Le directeur général de la société ATAMA-Plantations Reuban Ratnasingam a été interpellé récemment par une commission d’enquête mise en place par le ministère de l’Economie forestière sur les bois exportés sans Attestations de vérification à l’export (AVE) au Port autonome de Pointe-Noire
Dans une fiche d’information adressée au Premier-ministre, Clément Mouamba, la ministre de l’Economie forestière, Rosalie Matondo, a annoncé que l’interpellation a débouché sur des aveux d’une exportation frauduleuse du bois avec description du « modus operandi ». D’après le rapport de mission de la commission, la société ATAMA-Plantations qui a exporté près de 14.000 m3 dont une partie sans AVE, n’a payé aucune redevance à l’Etat congolais, avec la complicité des administrations forestière et douanière.
« En effet, suite à sa mise en demeure par le ministère de l’Agriculture, de la pêche et de l’élevage, l’administration forestière a suspendu non seulement son autorisation de coupe et de déboisement, mais également l’exportation du bois déjà stocké au port autonome de Pointe-Noire ayant fait l’objet d’une saisie administrative », écrit Mme Matondo au Premier-ministre, précisant que la séance de travail entre la mission d’enquête et le département des douanes du Kouilou a permis de déceler les dysfonctionnements des administrations respectives.
Après avoir contourné le Service de contrôle des produits forestiers à l’exportation (SCPFE), le sieur Reuban Ratnasingam a réussi à obtenir « l’embarquement du bois saisi grâce non seulement à une autorisation de coupe falsifiée, des feuilles de route irrégulières, mais également à une Autorisation d’embarquement par anticipation (AEA), délivrée par les agents des douanes, ayant permis à la Socomab de réaliser les opérations de manutention, soit nuitamment, soit les jours de week-end hors la présence des agents du SCPFE », poursuit le rapport.
Non-respect des textes en vigueur
Cette pratique est en violation de l’article 12 de l’arrêté n°461 du 19 février 2003 portant institution du programme de contrôle des produits forestiers à l’exportation. En effet, aux termes de la loi, «les exportations de produits forestiers de la République du Congo ne peuvent pas faire l’objet d’une déclaration en douane définitive si elles ne sont pas accompagnées d’une attestation de vérification à l’export».

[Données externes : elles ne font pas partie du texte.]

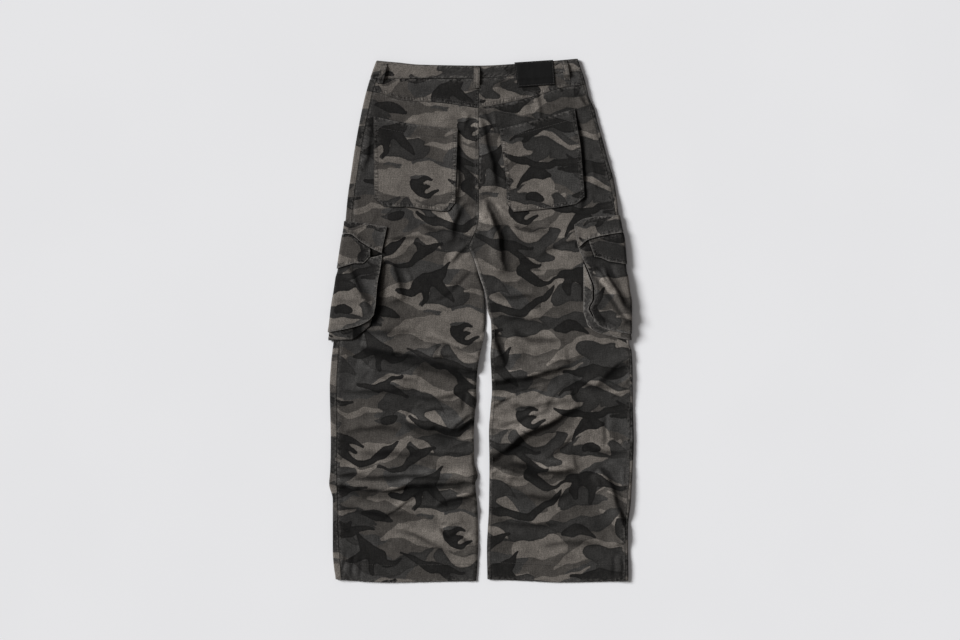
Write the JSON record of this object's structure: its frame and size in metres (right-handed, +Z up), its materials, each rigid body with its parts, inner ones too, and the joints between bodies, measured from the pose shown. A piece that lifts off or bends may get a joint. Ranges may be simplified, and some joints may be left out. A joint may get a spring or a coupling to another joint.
{
  "type": "cargo trousers",
  "caption": "Wide-leg camouflage twill cargo trousers laid flat with the back up: waistband, yokes, patch pockets, flapped cargo pockets and belt loops.",
  "frame": {"origin": "middle of the footprint, on the surface that the trousers lie on", "axes": "+Z up from the surface, +Y from the hems towards the waistband, +X towards the wearer's right leg, with the back of the trousers facing up"},
  "size_m": [0.6106, 1.0459, 0.0245],
  "materials": {
    "camo_twill": "washed cotton twill printed with a four-tone grey camouflage, matt",
    "patch_leather": "black grained leather, dull, blank",
    "button": "dark four-hole button, satin"
  },
  "bodies": {
    "root": {"waistband": "camo_twill", "yoke_left": "camo_twill", "yoke_right": "camo_twill", "back_leg_left": "camo_twill", "back_leg_right": "camo_twill", "front_leg_left": "camo_twill", "front_leg_right": "camo_twill", "back_pocket_left": "camo_twill", "back_pocket_right": "camo_twill", "cargo_header_left": "camo_twill", "cargo_flap_left": "camo_twill", "cargo_bag_left": "camo_twill", "cargo_gusset_left": "camo_twill", "cargo_header_right": "camo_twill", "cargo_flap_right": "camo_twill", "cargo_bag_right": "camo_twill", "cargo_gusset_right": "camo_twill", "belt_loop_back_left": "camo_twill", "belt_loop_back_centre": "camo_twill", "belt_loop_back_right": "camo_twill", "belt_loop_front_left": "camo_twill", "belt_loop_front_right": "camo_twill", "patch": "patch_leather", "waist_button": "button"}
  },
  "joints": []
}
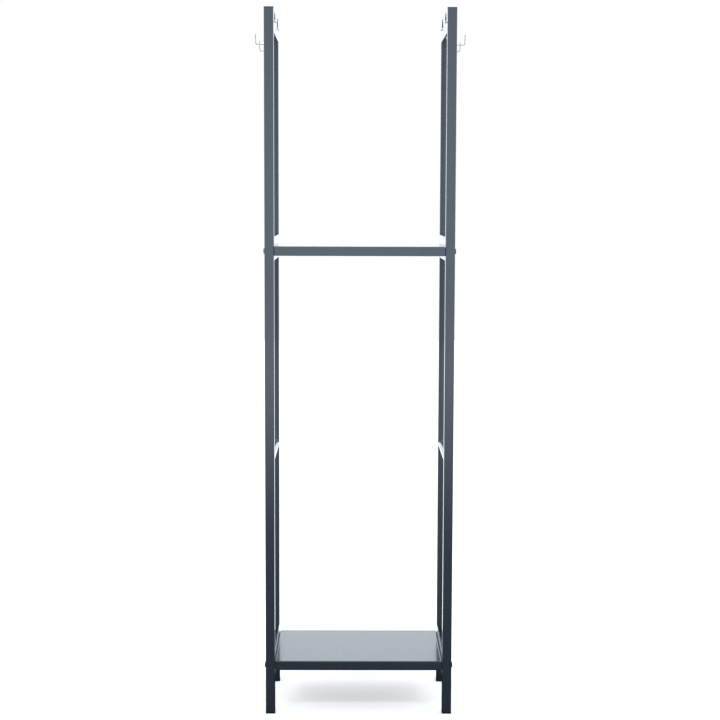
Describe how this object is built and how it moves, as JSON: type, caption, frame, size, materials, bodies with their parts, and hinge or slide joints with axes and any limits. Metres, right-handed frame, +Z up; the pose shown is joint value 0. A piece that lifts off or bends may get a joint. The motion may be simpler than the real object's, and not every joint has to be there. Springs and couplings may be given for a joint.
{
  "type": "firewood log rack",
  "caption": "Tall open steel rack that holds split firewood on bolted sheet shelves between tube side frames, with swinging wire hooks for fireside tools at the top.",
  "frame": {"origin": "on the floor, under the middle of the rack", "axes": "+Z up, the open front faces -Y, the side frames stand at -X (left) and +X (right)"},
  "size_m": [0.444, 0.2506, 1.5],
  "materials": {
    "powder_coat": "satin anthracite powder coat on steel, fine texture",
    "cap_plastic": "black moulded polyethylene",
    "grey_plastic": "anthracite moulded polyethylene",
    "bolt_coat": "dark coated steel",
    "zinc": "bright zinc plate",
    "hook_chrome": "bright plated round wire"
  },
  "bodies": {
    "rack": {"left_front_post": "powder_coat", "left_rear_post": "powder_coat", "right_front_post": "powder_coat", "right_rear_post": "powder_coat", "left_lower_side_plate": "powder_coat", "left_upper_side_plate": "powder_coat", "right_lower_side_plate": "powder_coat", "right_upper_side_plate": "powder_coat", "left_top_side_plate": "powder_coat", "right_top_side_plate": "powder_coat", "left_round_brace": "powder_coat", "right_round_brace": "powder_coat", "lower_shelf_tray": "powder_coat", "upper_shelf_tray": "powder_coat", "left_front_foot_cap": "cap_plastic", "left_rear_foot_cap": "cap_plastic", "right_front_foot_cap": "cap_plastic", "right_rear_foot_cap": "cap_plastic", "left_front_top_cap": "grey_plastic", "left_rear_top_cap": "grey_plastic", "right_front_top_cap": "grey_plastic", "right_rear_top_cap": "grey_plastic", "lower_left_front_bolt": "bolt_coat", "lower_left_rear_bolt": "bolt_coat", "lower_right_front_bolt": "bolt_coat", "lower_right_rear_bolt": "bolt_coat", "upper_left_front_bolt": "bolt_coat", "upper_left_rear_bolt": "bolt_coat", "upper_right_front_bolt": "bolt_coat", "upper_right_rear_bolt": "bolt_coat", "lower_left_front_nut": "zinc", "lower_left_rear_nut": "zinc", "lower_right_front_nut": "zinc", "lower_right_rear_nut": "zinc", "upper_left_front_nut": "zinc", "upper_left_rear_nut": "zinc", "upper_right_front_nut": "zinc", "upper_right_rear_nut": "zinc"},
    "left_front_hook": {"left_front_hook": "hook_chrome"},
    "left_rear_hook": {"left_rear_hook": "hook_chrome"},
    "right_front_hook": {"right_front_hook": "hook_chrome"},
    "right_rear_hook": {"right_rear_hook": "hook_chrome"}
  },
  "joints": [
    {"name": "left_front_hook_swing", "type": "hinge", "parent": "rack", "child": "left_front_hook", "pos_m": [-0.1815, -0.075, 1.47289], "axis": [0, 1, 0], "range_deg": [0, 30]},
    {"name": "left_rear_hook_swing", "type": "hinge", "parent": "rack", "child": "left_rear_hook", "pos_m": [-0.1815, 0.075, 1.47289], "axis": [0, 1, 0], "range_deg": [0, 30]},
    {"name": "right_front_hook_swing", "type": "hinge", "parent": "rack", "child": "right_front_hook", "pos_m": [0.1815, -0.075, 1.47289], "axis": [0, -1, 0], "range_deg": [0, 30]},
    {"name": "right_rear_hook_swing", "type": "hinge", "parent": "rack", "child": "right_rear_hook", "pos_m": [0.1815, 0.075, 1.47289], "axis": [0, -1, 0], "range_deg": [0, 30]}
  ]
}
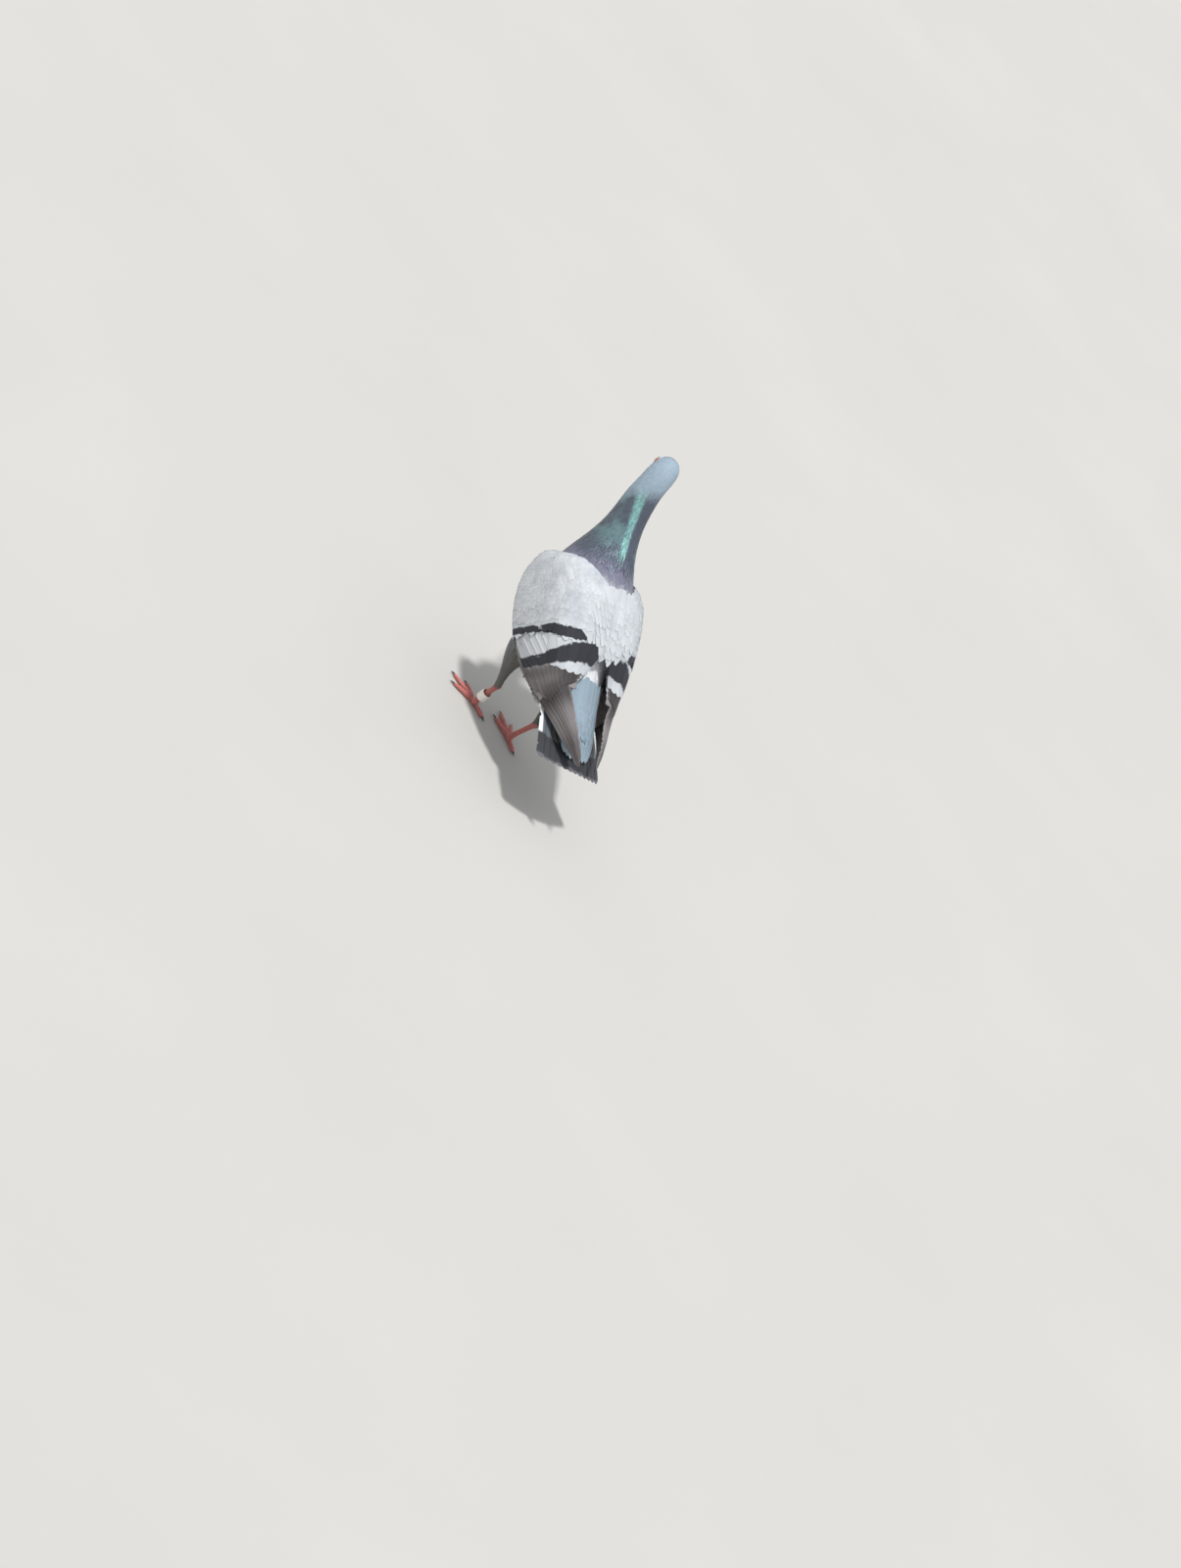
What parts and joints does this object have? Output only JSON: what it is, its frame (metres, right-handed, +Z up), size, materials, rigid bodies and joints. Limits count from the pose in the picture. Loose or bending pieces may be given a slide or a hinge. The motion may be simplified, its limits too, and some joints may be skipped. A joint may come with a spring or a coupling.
{
  "type": "pigeon",
  "caption": "Life-size still model of a grey pigeon with barred wings, in mid step with its neck stretched up and its head turned to its right.",
  "frame": {"origin": "middle of the bird's box on the floor that its feet stand on", "axes": "+Z up, the bird faces -Y, its left side is at +X"},
  "size_m": [0.1108, 0.2586, 0.2776],
  "materials": {
    "head_plumage": "soft matte short feathers, pale blue-grey",
    "neck_plumage": "glossy slate feathers with a green and purple sheen",
    "body_plumage": "soft matte feathers, pale grey above and grey below",
    "wing_plumage": "smooth pale grey coverts with two dark bars",
    "flight_plumage": "stiff brown-grey flight feathers with paler edges",
    "tail_plumage": "stiff blue-grey tail feathers with a dark end band",
    "leg_plumage": "soft grey leg feathers",
    "leg_skin": "scaly pink-red skin",
    "claw": "smooth dark horn",
    "bill": "smooth dark horn",
    "cere": "chalky white skin",
    "eye": "wet, orange-red with a black pupil",
    "ring": "smooth cream leg ring"
  },
  "bodies": {
    "root": {"bill_lower": "bill", "bill_upper": "bill", "cere": "cere", "claw_left_hind": "claw", "claw_left_inner": "claw", "claw_left_middle": "claw", "claw_left_outer": "claw", "claw_right_hind": "claw", "claw_right_inner": "claw", "claw_right_middle": "claw", "claw_right_outer": "claw", "eye_left": "eye", "eye_right": "eye", "head": "head_plumage", "leg_ring": "ring", "neck": "neck_plumage", "primaries_left": "flight_plumage", "primaries_right": "flight_plumage", "tail": "tail_plumage", "tarsus_left": "leg_skin", "tarsus_right": "leg_skin", "thigh_left": "leg_plumage", "thigh_right": "leg_plumage", "toe_left_hind": "leg_skin", "toe_left_inner": "leg_skin", "toe_left_middle": "leg_skin", "toe_left_outer": "leg_skin", "toe_right_hind": "leg_skin", "toe_right_inner": "leg_skin", "toe_right_middle": "leg_skin", "toe_right_outer": "leg_skin", "trunk": "body_plumage", "wing_left": "wing_plumage", "wing_right": "wing_plumage"}
  },
  "joints": []
}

« La violation des dispositions règlementaires citées supra ont eu pour conséquences, un énorme manque à gagner pour l’Etat congolais en ce que ATAMA-Plantations n’a payé ni la taxe de 1% de la valeur FOB, ni les taxes phytosanitaires, ni la redevance due au commerce extérieur, ni les redevances douanières à la sortie du port », a regretté la ministre de l'Economie forestière.
Elle a, par ailleurs, sollicité une descente sur les lieux et l’organisation d’une réunion conjointe avec toutes les administrations concernées (ministères de l’Economie forestière, des Finances, des Transports et la direction générale du Port autonome de Pointe-Noire). A cela, s’ajoute la poursuite de la procédure contentieuse ouverte contre la société ATAMA-Plantations pour la contraindre à payer les redevances dues au Trésor public.
Cette mission n’a pas également épargné le directeur départemental de l’économie forestière de la Sangha, le chef de brigade des eaux et forêts de Mokeko, le chef de bureau de la réglementation et de la planification des industries, le directeur de la valorisation des ressources forestières, le chef de bureau traitement des dossiers et le directeur du SCPFE, tous dans les irrégularités constatées. Sont également visés : les directeurs départementaux des douanes et droits indirects de la Sangha et de la Lékoumou ainsi que le directeur général de la société congolaise de courtage, transitaire d’ATAMA-Plantations.
De la plantation de palmiers à l’exportation du bois
Rappelons que la société ATAMA-Plantations avait bénéficié, courant 2012, du gouvernement congolais de la mise à disposition de 180.000 hectares dans le département de la Sangha. Cela dans le cadre de son projet d’implantation d’une palmeraie en vue de booster la filière huile de palme, susceptible de générer à terme 10.000 emplois. Ainsi, pour la mise en œuvre de son projet, cette société a obtenu du ministère de l’Economie forestière, une autorisation de déboisement avec exportation échelonnée dans le temps, à raison de 5.000 ha par tranche.
« Cinq ans après la signature de la convention, il appert que ATAMA-Plantations n’a réalisé que sept-cent ha de palmiers, alors qu’il a prélevé la ressource sur une étendue de 10.000 ha et s’est permise d’exporter environ 14.000 m3 de bois en grumes dont une partie a été exportée sans AVE, document de base pour fixer la taxe à l’exportation », a souligné Rosalie Matondo.
Selon une source proche du dossier, le responsable du ministère de l’Economie forestière impliqué dans cette situation, ainsi que ceux des douanes seraient déjà suspendus de leurs fonctions.